* START *

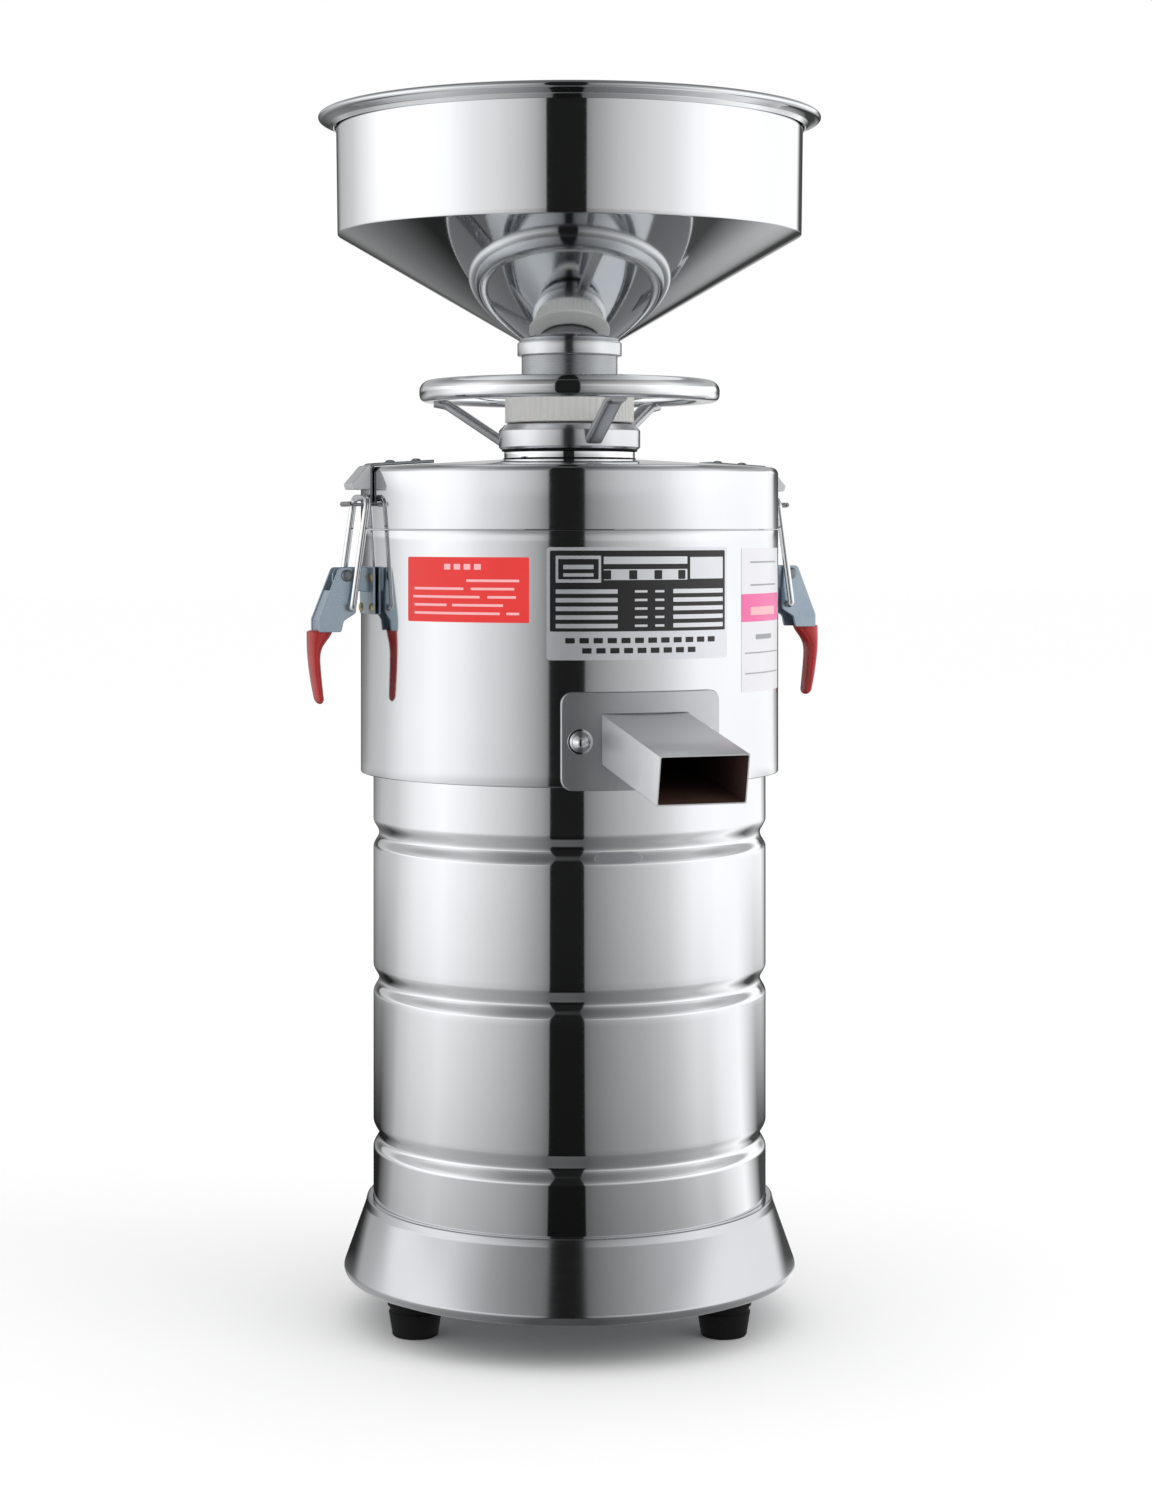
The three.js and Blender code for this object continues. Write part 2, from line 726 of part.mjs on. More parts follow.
// Lid with its gasket, the collar whose keys stop the sleeve turning, and the latch keepers
function addLid() {
  const inner = chamberRadius - sheet;
  const corner = [chamberRadius - lidEdgeRadius, lidTop - lidEdgeRadius];
  const lid = [
    [inner, chamberTop],
    [chamberRadius, chamberTop],
    ...arc(corner, lidEdgeRadius, 0, quarterTurn, lidEdgeSteps),
    [collarRadius, crownTop],
    [lidBore, crownTop],
    [lidBore, crownTop - sheet],
    [collarRadius, crownTop - sheet],
    [corner[0], lidTop - sheet],
    [inner, lidTop - lidEdgeRadius],
  ];
  addPart('lid', turned(lid, ringSides), brushed);
  const gasketOuter = inner - seat;
  const gasketTop = chamberTop + gasketHeight;
  const gasket = ring(gasketOuter - gasketWidth, gasketOuter, chamberTop, gasketTop, ringSides);
  addPart('lid_gasket', gasket, whiteNylon);

  const collarTop = collarBottom + collarHeight;
  const keyHalf = keyWidth / 2 - seat;
  const keyEdge = sleeveRadius - keyDepth + seat;
  const keys = [front, rear].map((azimuth) => facing(block(
    [keyEdge, -keyHalf, collarBottom],
    [lidBore + sleeveClearance, keyHalf, collarTop],
  ), azimuth));
  const collar = ring(lidBore, collarRadius, collarBottom, collarTop, coreSides);
  addPart('lid_collar', join(collar, ...keys), polished);

  const barHeight = chamberTop + barRise;
  const troughTop = barHeight - latchRod - barGap;
  const lipInner = latchFace + barOut + keeperLipOut;
  const strapEnd = latchFace - keeperReach;
  const strapRise = (keeperReach * lidCrown) / (corner[0] - collarRadius);
  const strapFoot = lidTop + seat;
  const keeper = [
    [latchFace, troughTop - keeperSheet],
    [lipInner + keeperSheet, troughTop - keeperSheet],
    [lipInner + keeperSheet, barHeight - keeperLipDrop],
    [lipInner, barHeight - keeperLipDrop],
    [lipInner, troughTop],
    [latchFace + keeperSheet, troughTop],
    [latchFace + keeperSheet, strapFoot + keeperSheet],
    [strapEnd, strapFoot + strapRise + keeperSheet],
    [strapEnd, strapFoot + strapRise],
    [latchFace, strapFoot],
  ];
  addPair('keeper', () => radialPlate(keeper, keeperHalfWidth * 2), brushed);
}

// Adds a right copy facing +X and a left copy facing -X
function addPair(name, make, finish) {
  addPart(`${name}_right`, facing(make(), right), finish);
  addPart(`${name}_left`, facing(make(), left), finish);
}

// Handwheel: hub, rounded rim and three flat spokes that climb from the hub to under the rim
function addHandwheel() {
  const hub = [
    [sleeveRadius + sleeveClearance, hubBottom],
    [hubRadius, hubBottom],
    [hubRadius, hubTop - hubRound],
    [hubRadius - hubRound / 2, hubTop],
    [sleeveRadius + sleeveClearance, hubTop],
  ];
  addPart('handwheel_hub', turned(hub, coreSides), polished);
  const rimMiddle = wheelRadius - wheelHalfWidth;
  const rim = [];
  for (let side = 0; side < wheelSides; side += 1) {
    const angle = ((side + 1 / 2) * fullTurn) / wheelSides;
    const stretch = 1 / Math.cos(halfTurn / wheelSides);
    rim.push([
      rimMiddle + wheelHalfWidth * stretch * Math.cos(angle),
      wheelHeight + wheelHalfHeight * stretch * Math.sin(angle),
    ]);
  }
  addPart('handwheel_rim', turned(rim, ringSides), polished);
  const padTop = wheelHeight - wheelHalfHeight - seat;
  const padInner = rimMiddle - wheelHalfWidth / 2;
  const spoke = [
    [hubRadius + seat, hubBottom],
    [padInner, padTop - spokeThickness],
    [rimMiddle + spokeThickness, padTop - spokeThickness],
    [rimMiddle + spokeThickness, padTop],
    [padInner - spokeThickness / 2, padTop],
    [hubRadius + seat, hubBottom + spokeThickness * 2],
  ];
  spokeAzimuths.forEach((azimuth, index) => {
    addPart(`handwheel_spoke_${index + 1}`, facing(radialPlate(spoke, spokeWidth), azimuth), polished);
  });
}

// What the handwheel raises: the keyed sleeve, the feed tube with its flange, and the upper stone
function addStoneCarrier() {
  const feedOuter = neckRadius - sheet - seat;
  const sleeveBottom = crownTop - sleeveDrop;
  const sleeve = [
    [feedOuter + seat, sleeveBottom],
    [sleeveRadius, sleeveBottom],
    [sleeveRadius, headBottom],
    [headRadius, headBottom],
    [headRadius, headTop],
    [boreAround(neckRadius, coreSides), headTop],
    [boreAround(neckRadius, coreSides), shoulderHeight],
    [feedOuter + seat, shoulderHeight],
  ];
  const keyways = [front, rear].map((azimuth) => facing(block(
    [sleeveRadius - keyDepth, -keyWidth / 2, sleeveBottom - overrun],
    [sleeveRadius + sleeveClearance, keyWidth / 2, headBottom - seat],
  ), azimuth));
  addPart('keyed_sleeve', cut(turned(sleeve, coreSides), ...keyways), whiteNylon);
  const holderBottom = upperStoneTop + seat;
  const holder = [
    [feedOuter - feedWall, holderBottom],
    [stoneRadius, holderBottom],
    [stoneRadius, holderBottom + holderThickness],
    [feedOuter, holderBottom + holderThickness],
    [feedOuter, shoulderHeight],
    [feedOuter - feedWall, shoulderHeight],
  ];
  addPart('upper_stone_holder', turned(holder, coreSides), castMetal);
  const stone = stoneGeometry(stoneEyeRadius, upperStoneBottom, upperStoneTop, upperStoneBottom);
  addPart('upper_stone', stone, greyStone);
}

// Hopper: the neck runs into a cone, and the wall stands on the cone and ends in a bead that is
// rolled outwards with its edge left open below
function addHopper() {
  const seam = hopperFoot + coneHeight;
  const cone = [
    [neckRadius - sheet, shoulderHeight + seat],
    [neckRadius, shoulderHeight + seat],
    [neckRadius, hopperFoot],
    [bowlFootRadius, seam],
    [bowlFootRadius - sheet * 2, seam],
    [neckRadius - sheet, hopperFoot + sheet],
  ];
  addPart('hopper_cone', turned(cone, ringSides), polished);
  const beadMiddle = bowlTopRadius - sheet + beadHalfWidth;
  const beadEdge = beadMiddle + beadHalfWidth;
  const bowlTop = seam + bowlHeight;
  const oval = (halfWidth, halfHeight, start, end) => (
    arc([beadMiddle, 0], halfWidth, start, end, beadSteps).map(([radius, rise]) => (
      [radius, bowlTop + (rise * halfHeight) / halfWidth]
    ))
  );
  const bowl = [
    [bowlFootRadius - sheet, seam + seat],
    [bowlFootRadius, seam + seat],
    ...oval(beadHalfWidth - sheet, beadHalfHeight - sheet, halfTurn, 0),
    [beadEdge - sheet, bowlTop - beadHalfHeight],
    [beadEdge, bowlTop - beadHalfHeight],
    ...oval(beadHalfWidth, beadHalfHeight, 0, halfTurn),
  ];
  addPart('hopper_bowl', turned(bowl, ringSides), polished);
  const collarTop = hopperFoot - seat;
  const inner = boreAround(neckRadius, coreSides);
  const collar = ring(inner, inner + neckCollarWall, collarTop - neckCollarHeight, collarTop, coreSides);
  addPart('hopper_collar', collar, polished);
}

// A rod across the latch at a place [out, height], reaching equally to both sides
function crossRod(place, reach, radius) {
  return rod([place[0], -reach, place[1]], [place[0], reach, place[1]], radius, pinSides);
}

// Latches: bracket with two ears, pivot pin, handle with two cheeks, grip, and the U-shaped rod
function addLatches() {
  const pivot = [chamberRadius + pivotOut, chamberTop - pivotDrop];
  const trunnion = [chamberRadius + trunnionOut, chamberTop - trunnionDrop];
  const earOutside = earInside + earThickness;
  const cheekInside = earOutside + seat;
  const cheekOutside = cheekInside + cheekThickness;

  const bracket = () => {
    const top = chamberTop - bracketTopDrop;
    const bottom = chamberTop - bracketBottomDrop;
    const plate = block(
      [latchFace, -bracketHalfWidth, bottom],
      [latchFace + sheet, bracketHalfWidth, top],
    );
    const lug = [
      [latchFace + sheet / 2, pivot[1] - earRound * 2],
      ...arc(pivot, earRound, -quarterTurn, quarterTurn, earSteps),
      [latchFace + sheet / 2, pivot[1] + earRound],
    ];
    const shift = (earInside + earOutside) / 2;
    const ears = [-shift, shift].map((place) => radialPlate(lug, earThickness).translate(0, place, 0));
    return cut(join(plate, ...ears), crossRod(pivot, cheekOutside, pivotRadius + seat));
  };
  addPair('latch_bracket', bracket, brushed);

  const pin = () => {
    const reach = cheekOutside + seat;
    const shank = crossRod(pivot, reach, pivotRadius);
    const heads = [-1, 1].map((side) => rod(
      [pivot[0], side * reach, pivot[1]],
      [pivot[0], side * (reach + pivotHeadHeight), pivot[1]],
      pivotHead,
      pinSides,
    ));
    return join(shank, ...heads);
  };
  addPair('latch_pin', pin, plainSteel);

  const at = (out, drop) => [chamberRadius + out, chamberTop - drop];
  const top = at(handleTopOut, handleTopDrop);
  const low = at(handleLowOut, handleLowDrop);
  const handle = () => {
    const cheek = [
      at(handleTopIn, handleTopDrop),
      at(handleHeelOut, handleHeelDrop),
      at(handleLowIn, handleLowDrop),
      low,
      top,
    ];
    const shift = (cheekInside + cheekOutside) / 2;
    const cheeks = [-shift, shift].map((place) => (
      radialPlate(cheek, cheekThickness).translate(0, place, 0)
    ));
    const start = [top[0] + (low[0] - top[0]) * webShare, top[1] + (low[1] - top[1]) * webShare];
    const web = [
      start,
      [start[0] - cheekThickness, start[1]],
      [low[0] - cheekThickness * 2, low[1]],
      low,
    ];
    const pinHole = crossRod(pivot, cheekOutside + overrun, pivotRadius + seat);
    const rodHole = crossRod(trunnion, cheekOutside + overrun, latchRod + seat);
    return cut(join(...cheeks, radialPlate(web, cheekInside * 2 + cheekThickness)), pinHole, rodHole);
  };
  addPair('latch_handle', handle, zincPlate);

  const grip = [
    [low[0], low[1] - seat],
    [chamberRadius + handleLowIn, low[1] - seat],
    at(gripWaistOut - gripWaistWidth, gripWaistDrop),
    at(gripTipOut - gripTipWidth, gripTipDrop),
    at(gripTipOut, gripTipDrop),
    at(gripWaistOut, gripWaistDrop),
  ];
  addPair('latch_grip', () => radialPlate(grip, gripHalfWidth * 2), redVinyl);

  const bar = [chamberRadius + barOut + seat, chamberTop + barRise];
  const uBolt = () => {
    const lean = new THREE.Vector2(bar[0] - trunnion[0], bar[1] - trunnion[1]).normalize();
    const past = [lean.x * latchRod, lean.y * latchRod];
    const across = rodOffset + latchRod;
    const legs = [-1, 1].map((side) => rod(
      [trunnion[0] - past[0], side * rodOffset, trunnion[1] - past[1]],
      [bar[0], side * rodOffset, bar[1]],
      latchRod,
      holeSides,
    ));
    const ends = [-1, 1].map((side) => rod(
      [trunnion[0], side * (cheekInside + seat), trunnion[1]],
      [trunnion[0], side * rodOffset, trunnion[1]],
      latchRod,
      holeSides,
    ));
    const cross = rod([bar[0], -across, bar[1]], [bar[0], across, bar[1]], latchRod, holeSides);
    return join(cross, ...legs, ...ends);
  };
  addPair('latch_u_bolt', uBolt, polished);
}

// Switch housing with its rocker, and the bare cable gland
function addFittings() {
  const height = skirtTop + drumHeight * fittingShare;
  const face = drumRadius + seat;
  const outer = face + switchDepth;
  const barrel = disc(face, height - switchHalfHeight * 2, height + switchHalfHeight * 2, ringSides);
  const shell = block(
    [face - overrun, -switchHalfWidth, height - switchHalfHeight],
    [outer, switchHalfWidth, height + switchHalfHeight],
  );
  const pocketWidth = switchHalfWidth - switchWall;
  const pocketHeight = switchHalfHeight - switchWall;
  const pocketBack = outer - rockerDepth - runningGap;
  const pocket = block(
    [pocketBack, -pocketWidth, height - pocketHeight],
    [outer + overrun, pocketWidth, height + pocketHeight],
  );
  const turn = switchAzimuth * degree - quarterTurn;
  barrel.rotateZ(-turn);
  addPart('switch_housing', facing(cut(shell, barrel, pocket), switchAzimuth), blackPlastic);

  const rockerHalf = pocketHeight - rockerGap;
  const rocker = [
    [outer - rockerDepth, height - rockerHalf / 2],
    [outer, height - rockerHalf],
    [outer + rockerRise, height - rockerHalf],
    [outer + rockerRise / 2, height],
    [outer + rockerRise, height + rockerHalf],
    [outer, height + rockerHalf],
    [outer - rockerDepth, height + rockerHalf / 2],
  ];
  const paddle = radialPlate(rocker, (pocketWidth - rockerGap) * 2);
  const pinPlace = outer - rockerDepth / 2;
  const pinReach = pocketWidth - seat;
  const pin = rod([pinPlace, -pinReach, height], [pinPlace, pinReach, height], rockerPin, pinSides);
  addPart('switch_rocker', facing(join(paddle, pin), switchAzimuth), redVinyl);

  const gland = [
    [glandBore, 0],
    [glandRadius, 0],
    [glandRadius, glandFlange],
    [glandNutRadius, glandFlange],
    [glandNutRadius, glandLength],
    [glandBore, glandLength],
  ];
  const glandGeometry = turned(gland, pinSides).rotateY(quarterTurn).translate(face, 0, height);
  addPart('cable_gland', facing(glandGeometry, glandAzimuth), blackPlastic);
}

addBase();
addDrum();
addMotor();
addChamber();
addOutlets();
addRotor();
addLid();
addHandwheel();
addStoneCarrier();
addHopper();
addLatches();
addFittings();

export default machine;
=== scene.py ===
from functools import partial
import bmesh
import bpy
import numpy as np
from math import acos, asin, cos, degrees, pi, radians, sin, tan
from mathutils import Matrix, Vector


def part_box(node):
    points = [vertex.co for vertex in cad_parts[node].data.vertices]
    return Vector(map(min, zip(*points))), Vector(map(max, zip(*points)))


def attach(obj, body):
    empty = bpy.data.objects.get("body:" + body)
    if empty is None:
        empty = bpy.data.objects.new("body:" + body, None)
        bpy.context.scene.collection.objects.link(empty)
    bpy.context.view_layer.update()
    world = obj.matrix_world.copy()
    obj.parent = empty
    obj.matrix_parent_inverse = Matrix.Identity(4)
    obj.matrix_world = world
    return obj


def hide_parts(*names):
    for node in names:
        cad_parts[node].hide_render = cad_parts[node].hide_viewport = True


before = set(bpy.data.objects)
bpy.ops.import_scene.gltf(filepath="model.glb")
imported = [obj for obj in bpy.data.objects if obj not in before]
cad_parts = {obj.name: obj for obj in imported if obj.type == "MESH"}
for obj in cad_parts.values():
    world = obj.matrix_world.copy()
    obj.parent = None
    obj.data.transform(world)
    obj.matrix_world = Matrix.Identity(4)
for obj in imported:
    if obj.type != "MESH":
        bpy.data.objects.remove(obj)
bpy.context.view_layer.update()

# Everything below is written in millimetres and becomes metres in one place, mesh_piece().
MM = 0.001
# Columns round most turned pieces, round the largest, and round those with fine detail
AROUND, WIDE_AROUND, FINE_AROUND = 288, 384, 720
FRONT, RIGHT, REAR, LEFT = 0, 90, 180, -90
SWITCH_AZIMUTH = 152
SHARP_ANGLE = 38
CAMERA_AZIMUTH = -20


def span(node):
    """Lowest and highest corner of a CAD node in millimetres."""
    low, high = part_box(node)
    return np.array(low) / MM, np.array(high) / MM


def extent(node):
    """Outer radius, bottom and top of a round CAD node."""
    low, high = span(node)
    return high[0], low[2], high[2]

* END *

Work instructions: Only the lines from the one bearing "const pinPlace = outer - rockerDepth / 2;" through the one bearing "obj.data.transform(world)" should be repeated, exactly as given.

Written reply:
  const pinPlace = outer - rockerDepth / 2;
  const pinReach = pocketWidth - seat;
  const pin = rod([pinPlace, -pinReach, height], [pinPlace, pinReach, height], rockerPin, pinSides);
  addPart('switch_rocker', facing(join(paddle, pin), switchAzimuth), redVinyl);

  const gland = [
    [glandBore, 0],
    [glandRadius, 0],
    [glandRadius, glandFlange],
    [glandNutRadius, glandFlange],
    [glandNutRadius, glandLength],
    [glandBore, glandLength],
  ];
  const glandGeometry = turned(gland, pinSides).rotateY(quarterTurn).translate(face, 0, height);
  addPart('cable_gland', facing(glandGeometry, glandAzimuth), blackPlastic);
}

addBase();
addDrum();
addMotor();
addChamber();
addOutlets();
addRotor();
addLid();
addHandwheel();
addStoneCarrier();
addHopper();
addLatches();
addFittings();

export default machine;
=== scene.py ===
from functools import partial
import bmesh
import bpy
import numpy as np
from math import acos, asin, cos, degrees, pi, radians, sin, tan
from mathutils import Matrix, Vector


def part_box(node):
    points = [vertex.co for vertex in cad_parts[node].data.vertices]
    return Vector(map(min, zip(*points))), Vector(map(max, zip(*points)))


def attach(obj, body):
    empty = bpy.data.objects.get("body:" + body)
    if empty is None:
        empty = bpy.data.objects.new("body:" + body, None)
        bpy.context.scene.collection.objects.link(empty)
    bpy.context.view_layer.update()
    world = obj.matrix_world.copy()
    obj.parent = empty
    obj.matrix_parent_inverse = Matrix.Identity(4)
    obj.matrix_world = world
    return obj


def hide_parts(*names):
    for node in names:
        cad_parts[node].hide_render = cad_parts[node].hide_viewport = True


before = set(bpy.data.objects)
bpy.ops.import_scene.gltf(filepath="model.glb")
imported = [obj for obj in bpy.data.objects if obj not in before]
cad_parts = {obj.name: obj for obj in imported if obj.type == "MESH"}
for obj in cad_parts.values():
    world = obj.matrix_world.copy()
    obj.parent = None
    obj.data.transform(world)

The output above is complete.